Tempi sempre più duri per rifugiati e migranti
Torna lo spauracchio del migrante. In Europa e la politica si muove con nuove chiusure, muri, barriere, provvedimenti e addirittura incentivi. In Italia si attuano rimpatri e si appaltano strutture per migranti fuori dai confini
Tra 21 giorni ricorderemo il naufragio del barcone che al largo di Lampedusa provocò la morte di almeno 368 persone, era il 3 ottobre 2013. Una data che la Repubblica italiana ha riconosciuto come Giornata nazionale della memoria e dell’accoglienza. Dopo emozioni e azioni per far sì che tragedie del genere non avvenissero mai più, sono tornati i tempi duri per rifugiati e richiedenti asilo. Ovunque.
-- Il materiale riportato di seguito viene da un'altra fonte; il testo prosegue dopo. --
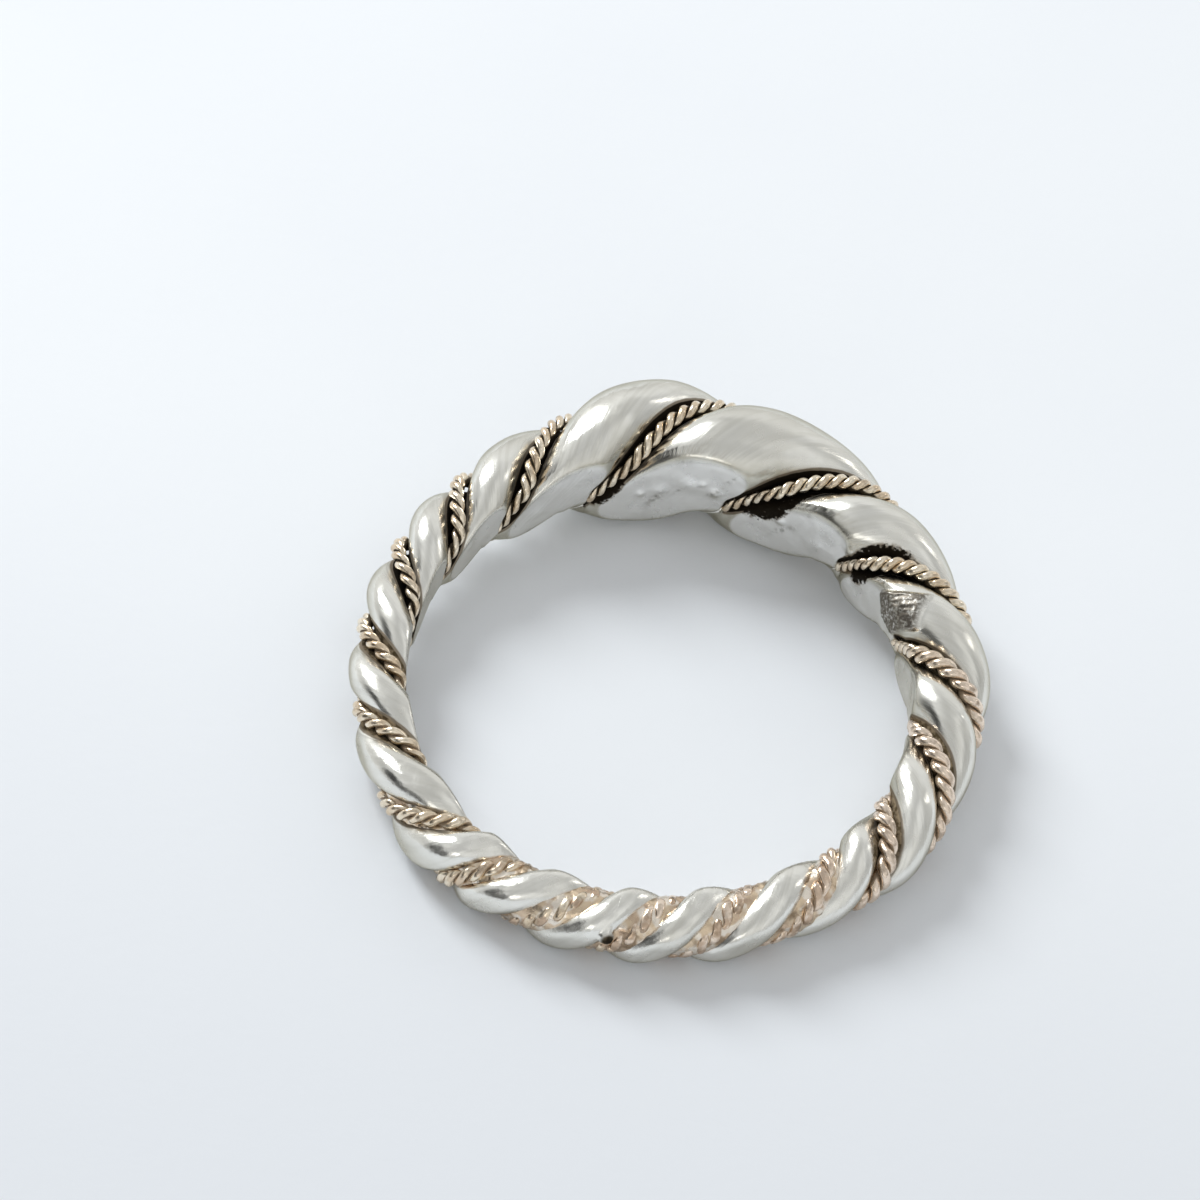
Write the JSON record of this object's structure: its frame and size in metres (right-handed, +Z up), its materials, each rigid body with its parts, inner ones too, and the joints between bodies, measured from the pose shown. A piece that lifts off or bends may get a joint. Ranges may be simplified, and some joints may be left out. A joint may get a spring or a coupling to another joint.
{
  "type": "twisted wire ring",
  "caption": "Graduated finger ring of two silver strands twisted together, thick at the front and slim at the back, with a fine gold rope wire in each groove.",
  "frame": {"origin": "middle of the ring's box, on the surface that the ring lies on", "axes": "+Z up from that surface, 4 degrees off the finger hole's axis; +Y towards the thick front of the ring"},
  "size_m": [0.023, 0.025, 0.0054],
  "materials": {
    "silver": "polished and worn, oxidised black deep in the grooves",
    "gold_rope": "worn rose gold, dark between the twisted wires"
  },
  "bodies": {
    "root": {"silver_strand_1": "silver", "silver_strand_2": "silver", "rope_wire_1": "gold_rope", "rope_wire_2": "gold_rope"}
  },
  "joints": []
}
Lunedì prossimo la Germania chiuderà le sue frontiere per sei mesi, un giro di vite pensato dall’esecutivo per fermare gli arrivi dei migranti. Il governo ungherese è pronto a fare causa a Bruxelles sulla migrazione. L’Ungheria intende chiedere un risarcimento all’Unione europea per i circa due miliardi di euro spesi per proteggere il confine esterno della zona Schengen e aver finanziato questo sforzo senza il sostegno finanziario dell’Ue. La Svezia darà 30.000 euro a ogni migrante che «deciderà volontariamente di lasciare il Paese scandinavo». Il provvedimento riguarderà i migranti che torneranno nei loro Paesi di origine dal 2026. Donald Trump, dall’altro capo del mondo, negli Usa, parla di migranti che mangiano cani e gatti in Ohio. Mentre Forcella (Napoli) esprime dolore e commozione per i tre bengalesi travolti dallo scoppio di una bombola di gas a fine agosto, facendo emergere nuovamente, e con forza, il tema dell’accoglienza.
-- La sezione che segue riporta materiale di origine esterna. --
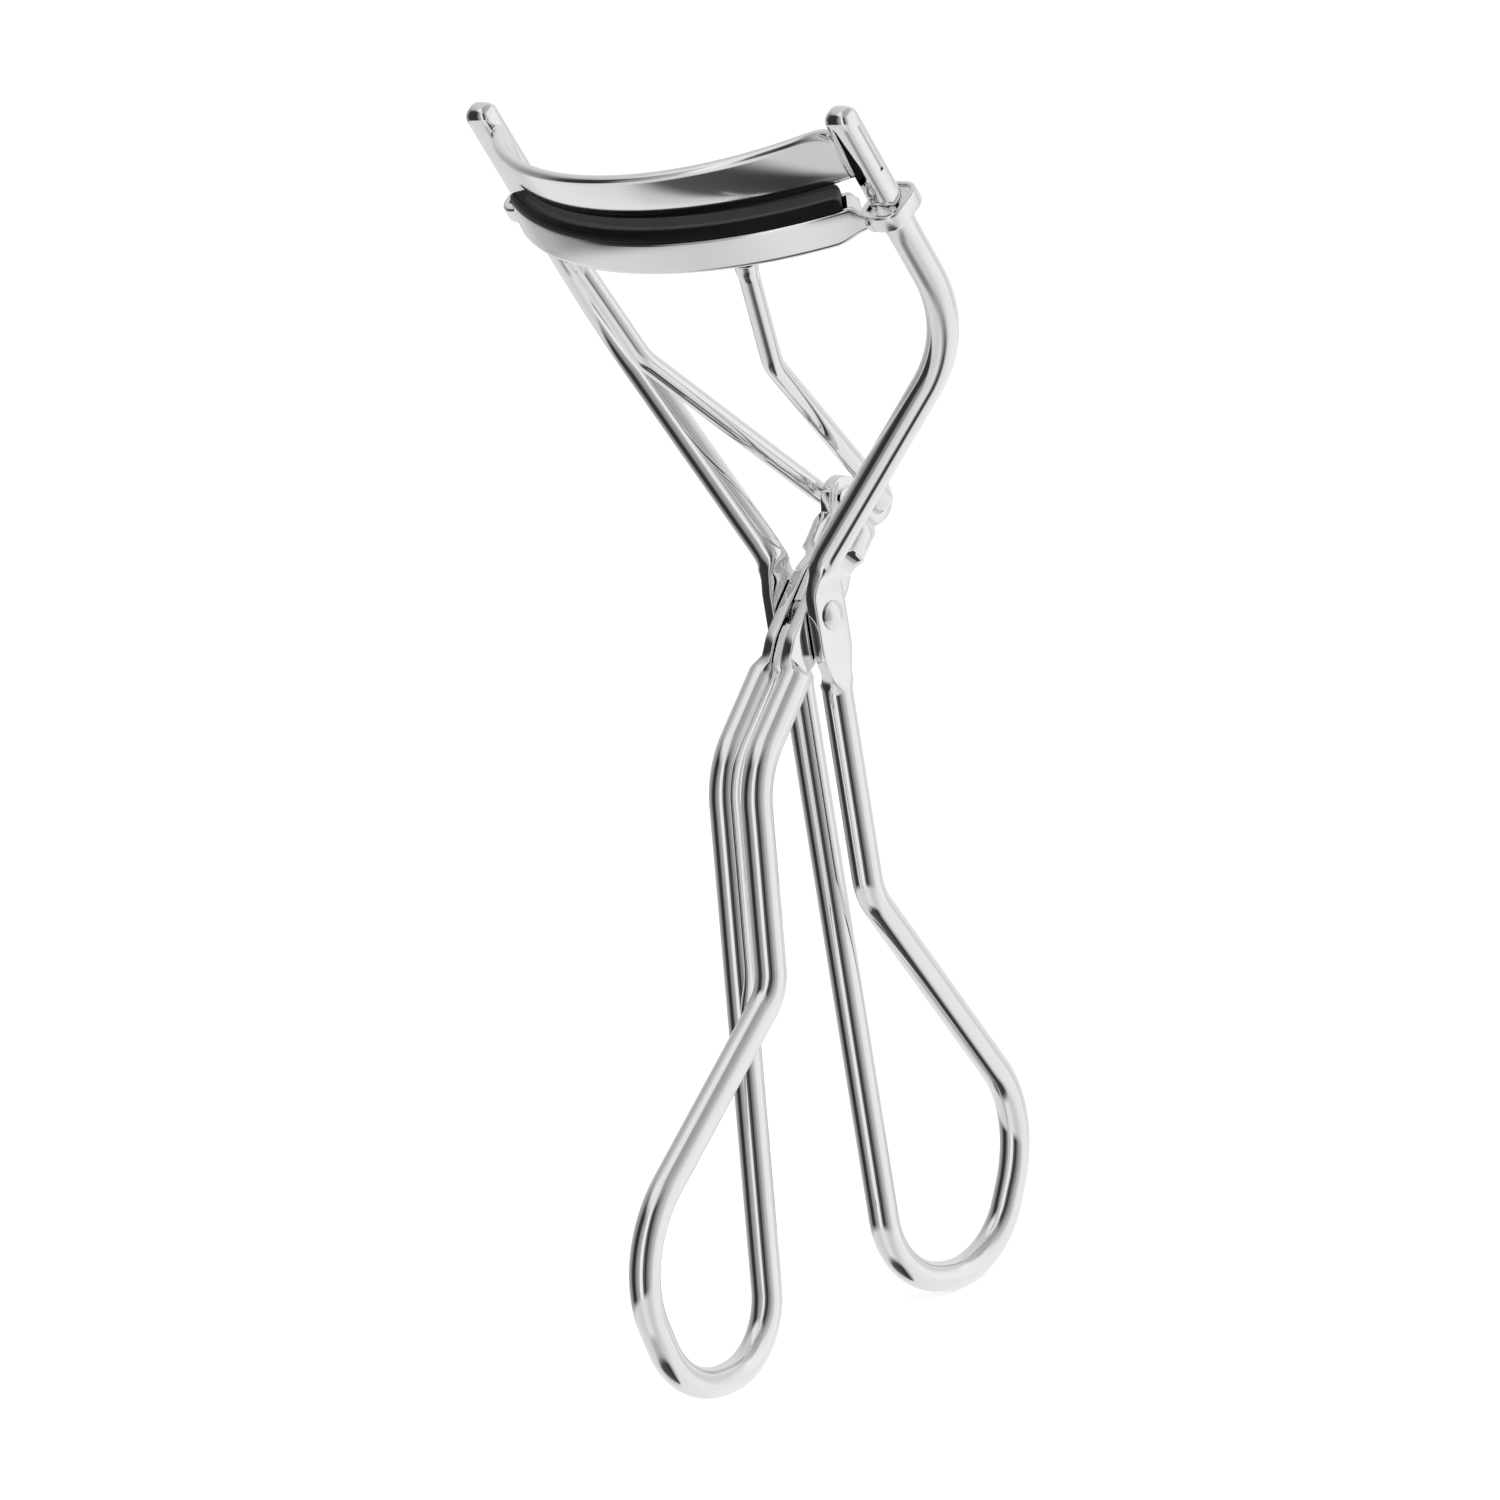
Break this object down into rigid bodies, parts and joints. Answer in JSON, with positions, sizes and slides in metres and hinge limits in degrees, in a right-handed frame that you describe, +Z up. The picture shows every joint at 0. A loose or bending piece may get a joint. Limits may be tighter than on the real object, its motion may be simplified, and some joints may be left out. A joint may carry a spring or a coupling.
{
  "type": "eyelash curler",
  "caption": "Hand-held eyelash curler of bent wire: a fixed curved plate and a sliding padded channel that close when two finger loops are squeezed together.",
  "frame": {"origin": "centre of the bounding box in X and Y, at the lowest point of the finger loops", "axes": "+Z up along the straight part of the frame's handle; X across the jaws, parallel to the pivot; -Y to the front, where the jaws bulge and the moving loop is; +Y to the back"},
  "size_m": [0.039, 0.0466, 0.0998],
  "materials": {
    "nickel_wire": "polished nickel-plated wire",
    "nickel_sheet": "satin-bright nickel-plated sheet",
    "nickel_rivet": "polished nickel-plated rivet",
    "black_rubber": "moulded silicone rubber, slightly glossy"
  },
  "bodies": {
    "frame": {"frame_wire": "nickel_wire", "upper_jaw": "nickel_sheet", "pivot_rivet_right": "nickel_rivet", "pivot_rivet_left": "nickel_rivet"},
    "lever": {"lever_wire": "nickel_wire"},
    "carriage": {"lower_jaw": "nickel_sheet", "rubber_pad": "black_rubber", "prong_right": "nickel_wire", "prong_left": "nickel_wire"}
  },
  "joints": [
    {"name": "lever_pivot", "type": "hinge", "parent": "frame", "child": "lever", "pos_m": [0, 0.00735, 0.05829], "axis": [1, 0, 0], "range_deg": [-34, 3.5]},
    {"name": "prong_pivot", "type": "hinge", "parent": "lever", "child": "carriage", "pos_m": [0, 0.01505, 0.06499], "axis": [1, 0, 0], "range_deg": [-3.5, 34]}
  ],
  "couplings": [
    {"joint": "prong_pivot", "follows": "lever_pivot", "ratio": -1}
  ]
}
Restando in Italia leggiamo dall’Agenzia di stampa Ansa che, «alla fine il Viminale è riuscito a rimpatriare i primi due migranti irregolari con le procedure accelerate di frontiera. Quelle che – prosegue l’agenzia – un anno fa erano state bocciate dai magistrati di Catania che non avevano convalidato il trattenimento di alcuni tunisini nel Centro di Pozzallo (Ragusa)».
Una notizia, scrive ancora l’Ansa: «incoraggiante per il Governo che, con 4 mesi di ritardo rispetto ai primi annunci, si prepara ad aprire due strutture per migranti in Albania, una di prima accoglienza a Shengjin e l’altra a Gjader, che dovrà ospitare proprio gli stranieri soggetti alle procedure accelerate di frontiera. I primi arrivi sono attesi entro fine mese, a quanto si apprende».
L’Europa è ancora oggi legata a due trattati fondamentali: Schengen (che ha creato la libera circolazione) e Dublino, che ha minato alla radice la solidarietà nella gestione dei flussi in arrivo, e l’Italia si trova al centro.
Tutte notizie che non sembrano affatto incoraggianti.
Abbiamo raccolto un commento di Marta Bernardini, coordinatrice di Mediterranean Hope, il progetto rifugiati e migranti della Federazione delle chiese evangeliche in Italia (Fcei): «Vediamo con una certa preoccupazione la direzione che stanno prendendo alcuni paesi europei, come ad esempio l’inasprimento dei controlli dei confini in Germania. Le persone migranti e rifugiate sono trattate o come un problema di ordine pubblico o puramente come braccia da lavoro necessarie, ma prive di ogni diritto.
Spostare forzatamente in altri paesi le persone che hanno invece diritto di essere salvate e accolte in Italia – prosegue Bernardini -, esternalizzando di fatto la gestione dei flussi migratori, come previsto in Albania, non è assolutamente la soluzione, ed è in contraddizione a ogni forma di tutela dei diritti umani. Chiediamo che si faccia piena luce sul tipo di accoglienza prevista in questo sistema, riteniamo fondamentale che sia garantito pienamente il diritto d’asilo a tutte e tutti, e auspichiamo che i media e gli organi preposti monitorino le attività e i flussi di denaro relativi alle politiche migratorie in Italia e nei Paesi terzi.
L’impegno delle chiese protestanti – conclude Bernardini – rimane quello di mantenere un occhio vigile su quanto accade in Europa, sull’inasprimento di politiche migratorie discriminanti e razzializzanti, e di promuovere l’ampliamento di vie legali di accesso come per la mobilità lavorativa e gli ormai consolidati corridoi umanitari».